As we were leaving Niger headed for the border checkpoint, several jeeps full of soldiers armed with AK-47s rushed toward us. They jumped out and formed a half circle, pointing their guns at us. They looked rather fierce, and I didn't want our group to appear intimidating. So I told everyone to get down from their camels. Then I asked them to give me their passports. Once they did, I walked a very long 50 yards (50 meters) into this semi-circle with about 10 guns aimed at me. I stopped in front of the man I thought to be the leader and spoke to him very politely in Hausa. Luckily, he spoke Hausa as well. Within a couple of minutes he told the others to put their guns down, and he took our papers, even laughing a bit. Until that point, it had been quite a tense moment.

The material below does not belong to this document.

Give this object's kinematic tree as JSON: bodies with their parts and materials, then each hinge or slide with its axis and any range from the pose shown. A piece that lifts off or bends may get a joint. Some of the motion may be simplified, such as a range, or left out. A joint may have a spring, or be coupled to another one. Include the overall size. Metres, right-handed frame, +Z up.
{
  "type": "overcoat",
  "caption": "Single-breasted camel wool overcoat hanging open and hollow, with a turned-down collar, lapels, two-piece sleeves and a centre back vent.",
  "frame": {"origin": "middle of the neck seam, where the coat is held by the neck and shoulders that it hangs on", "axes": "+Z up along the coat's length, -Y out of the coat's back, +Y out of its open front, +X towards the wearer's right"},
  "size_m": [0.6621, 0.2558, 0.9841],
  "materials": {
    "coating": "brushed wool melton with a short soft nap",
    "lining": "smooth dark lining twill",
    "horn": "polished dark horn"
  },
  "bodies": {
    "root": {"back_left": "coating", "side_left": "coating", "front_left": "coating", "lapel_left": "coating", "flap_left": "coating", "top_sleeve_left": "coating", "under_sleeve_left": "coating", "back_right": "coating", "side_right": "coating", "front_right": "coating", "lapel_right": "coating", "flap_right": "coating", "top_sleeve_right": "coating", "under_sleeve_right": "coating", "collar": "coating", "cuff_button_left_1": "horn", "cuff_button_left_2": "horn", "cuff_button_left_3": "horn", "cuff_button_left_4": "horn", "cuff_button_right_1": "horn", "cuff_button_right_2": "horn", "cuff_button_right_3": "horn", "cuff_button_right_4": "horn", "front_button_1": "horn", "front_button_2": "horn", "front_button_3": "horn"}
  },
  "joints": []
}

The last desert we crossed was an expansive plateau called the Hamada al Hamra. Hanns Vischer, the explorer who made this journey a hundred years ago, had written a lot about it. To enter the plateau meant making a difficult trek through a gorge. But by the time we reached it, we had traveled 1,400 miles (2,300 kilometers), and I was quite worried because the camels were getting weak. Just as I got into the gorge, I had this extraordinary feeling that Vischer was very close to me, saying, "Don't worry! It'll be all right." Miraculously, the worry seemed to slip away, and I felt much lighter.